I ought to have understood this trap better than most people. Long ago—back in my twenties—I contracted with an Australian pulp publisher to supply him with two “Wild West” cowboy novelettes a month. I think they were of about 10,000 words, for which I got paid ten pounds. I would catch sight of them sometimes on the news-stands, and look away shuddering. The sturdy portable Royal typewriter on which these crimes were committed would, given the capacities of a modern computer, have ground out for itself the requisite quota of “why, you ornery, low-down, side-windin’, rotten son of a coyote …” To justify this secret vice, I couldn’t even plead that I had a wife to keep, though I did have a wife. The fact was that she was keeping me, by staying on in the job she had held during the war. It was she who bought me my typewriter, still retained by the family as heirloom.

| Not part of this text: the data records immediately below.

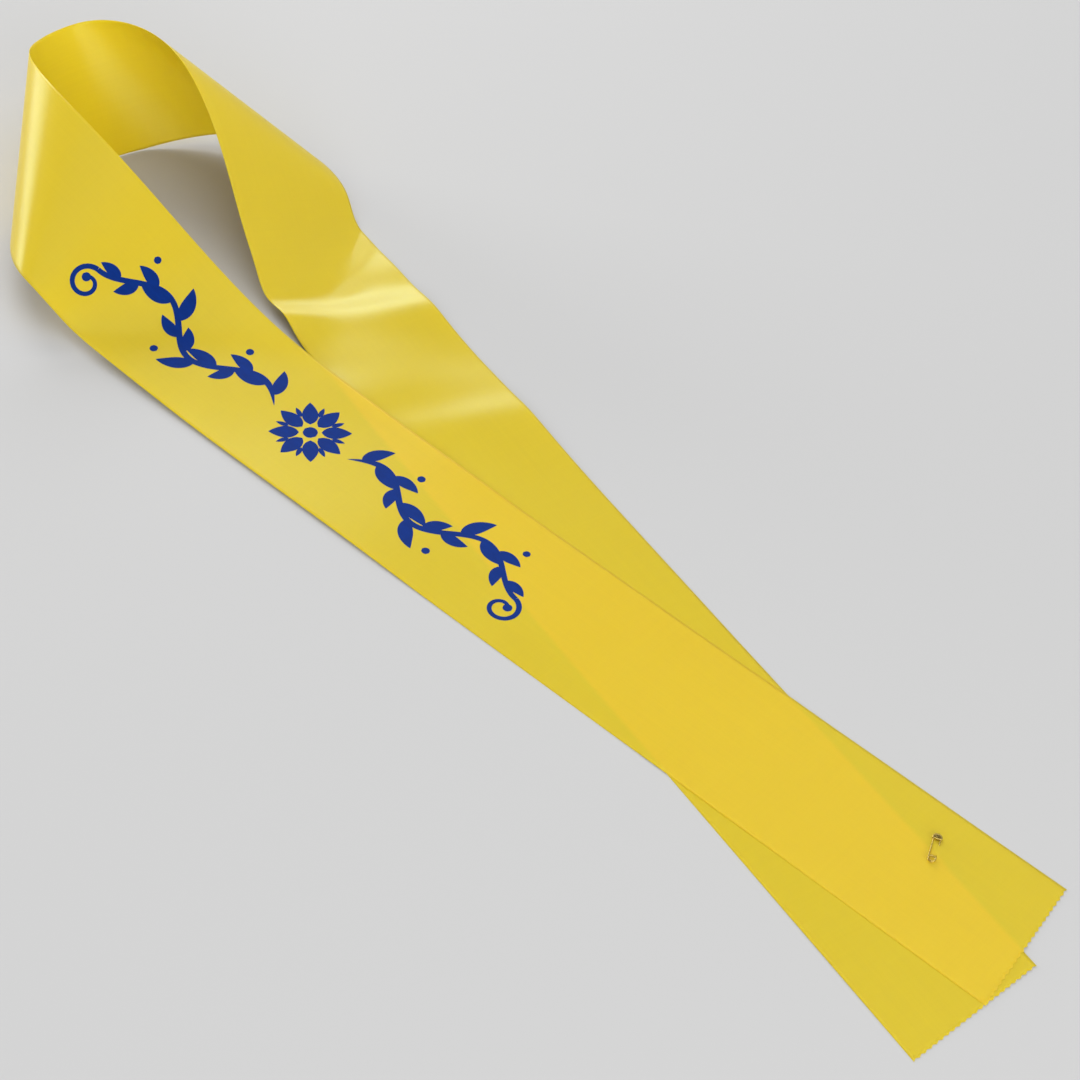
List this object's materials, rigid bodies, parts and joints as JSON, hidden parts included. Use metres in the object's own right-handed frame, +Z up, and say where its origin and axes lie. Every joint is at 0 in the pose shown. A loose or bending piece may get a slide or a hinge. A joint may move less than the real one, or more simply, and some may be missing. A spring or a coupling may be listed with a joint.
{
  "type": "satin parade sash",
  "caption": "One long satin ribbon with pinked ends, laid as a neck loop whose two tails cross and are held by a small safety pin.",
  "frame": {"origin": "centre of the bounding box, on the table that the sash lies on", "axes": "+Z up from the table; +Y along the sash, from the two tail ends towards the neck loop; +X to the right seen from above with the loop at the top"},
  "size_m": [0.2366, 0.8654, 0.0992],
  "materials": {
    "satin": "glossy golden yellow satin weave, the same on both faces",
    "print_blue": "matt dark blue ink, printed flat on the satin",
    "pin_brass": "polished brass-plated wire and cap"
  },
  "bodies": {
    "root": {"sash_band": "satin", "safety_pin": "pin_brass"}
  },
  "joints": []
}
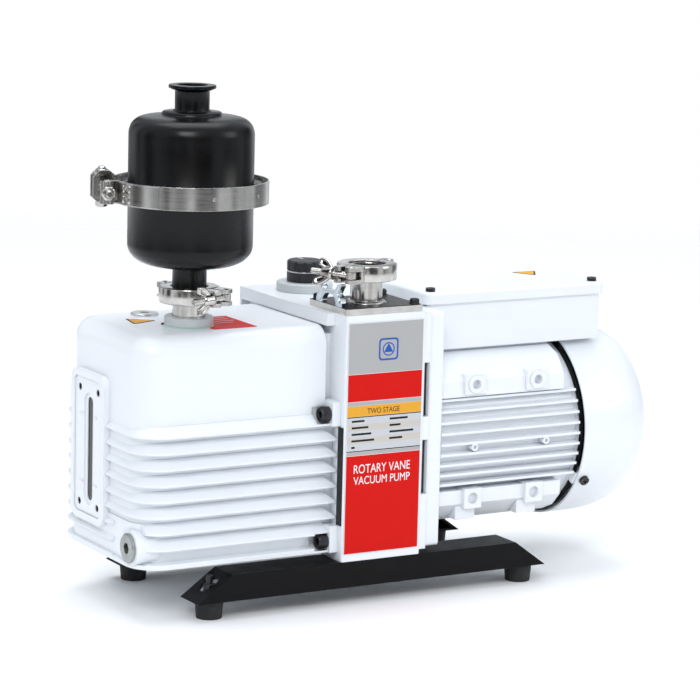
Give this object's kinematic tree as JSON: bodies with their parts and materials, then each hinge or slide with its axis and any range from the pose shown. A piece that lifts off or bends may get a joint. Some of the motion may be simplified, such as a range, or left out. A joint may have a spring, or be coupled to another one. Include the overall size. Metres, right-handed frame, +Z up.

Although all this “cowboy” bilge I was pumping out was neither criminal nor sinful, I knew it was shabby. I knew from Joseph Conrad that the proper purpose of a piece of prose is “to make you see”, and from George Orwell that language is not to be perverted as gimmick or ornament, but used as a clear pane of glass through which the writer’s ideas may be studied. I held, with Charles II’s great Lord Chancellor Clarendon, that the “only justifiable end of eloquence is to be believed”. I understood perfectly the sense of Machiavelli, that even the humblest writing was—or ought to be—a dignified pursuit, so that, after his banishment, the great Florentine put on his rich curial robes when he sat down in the evening to write in his study,

How, precisely, in any particular case, to set that live electrical current running between the poles of the writing mind and the reading mind can never be laid down, but in the case of Malvern Grammar it seemed to hum: in the weekends which followed that particular Quadrant, unobtrusive pedestrians and motorists were noticed giving the splendid old pile a quiet eye-over from the street.